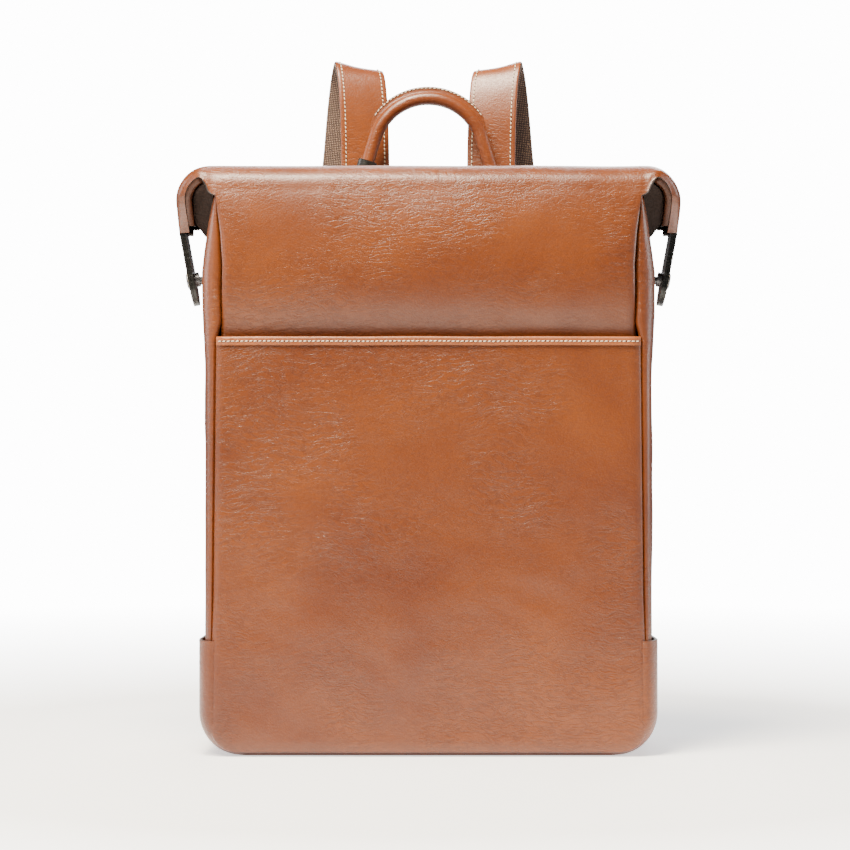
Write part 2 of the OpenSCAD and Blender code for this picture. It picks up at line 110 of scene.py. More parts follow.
def smooth_line(points: Sequence[Sequence[float]], steps: int) -> np.ndarray:
    """A Catmull-Rom line through the points.

    Args:
        points: Rows of numbers, such as x, y, z and a twist.
        steps: Places from each point to the next.

    Returns:
        One row for each place on the line.
    """
    rows = np.array(points, float)
    last = len(rows) - 1
    line = []
    for i in range(last):
        a, b, c, d = rows[max(i - 1, 0)], rows[i], rows[i + 1], rows[min(i + 2, last)]
        for k in range(steps):
            t = k / steps
            bend = 2 * a - 5 * b + 4 * c - d
            twist = 3 * b - a - 3 * c + d
            line.append(0.5 * (2 * b + (c - a) * t + bend * t**2 + twist * t**3))
    line.append(rows[last])
    return np.array(line)


def spaced(line: np.ndarray, pitch: float) -> list[tuple[np.ndarray, np.ndarray, float]]:
    """Evenly spaced places on a line.

    Args:
        line: Points along it, in millimetres.
        pitch: Wanted distance from one place to the next.

    Returns:
        The point, the unit direction and the row number, as a fraction, of each place.
    """
    gaps = np.linalg.norm(np.diff(line, axis=0), axis=1)
    run = np.concatenate([[0], np.cumsum(gaps)])
    count = max(1, round(run[-1] / pitch))
    places = []
    for mark in (np.arange(count) + 0.5) * run[-1] / count:
        i = min(int(np.searchsorted(run, mark, side="right")) - 1, len(gaps) - 1)
        t = (mark - run[i]) / max(gaps[i], 1e-9)
        ahead = (line[i + 1] - line[i]) / max(gaps[i], 1e-9)
        places.append((line[i] + (line[i + 1] - line[i]) * t, ahead, i + t))
    return places


# ---------------------------------------------------------------- the bench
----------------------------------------
## [Task description]
Copy, please, exactly the lines that start at the first line of the data and end at the line containing "through the points.", both kept and no others.

## [In response]
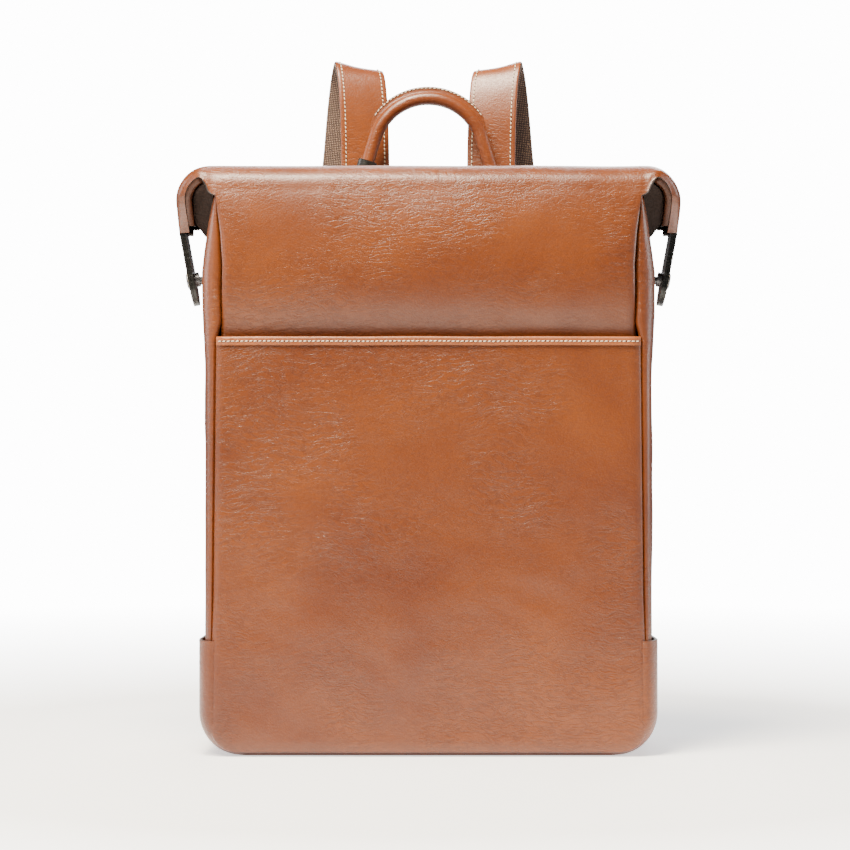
Write part 2 of the OpenSCAD and Blender code for this picture. It picks up at line 110 of scene.py. More parts follow.
def smooth_line(points: Sequence[Sequence[float]], steps: int) -> np.ndarray:
    """A Catmull-Rom line through the points.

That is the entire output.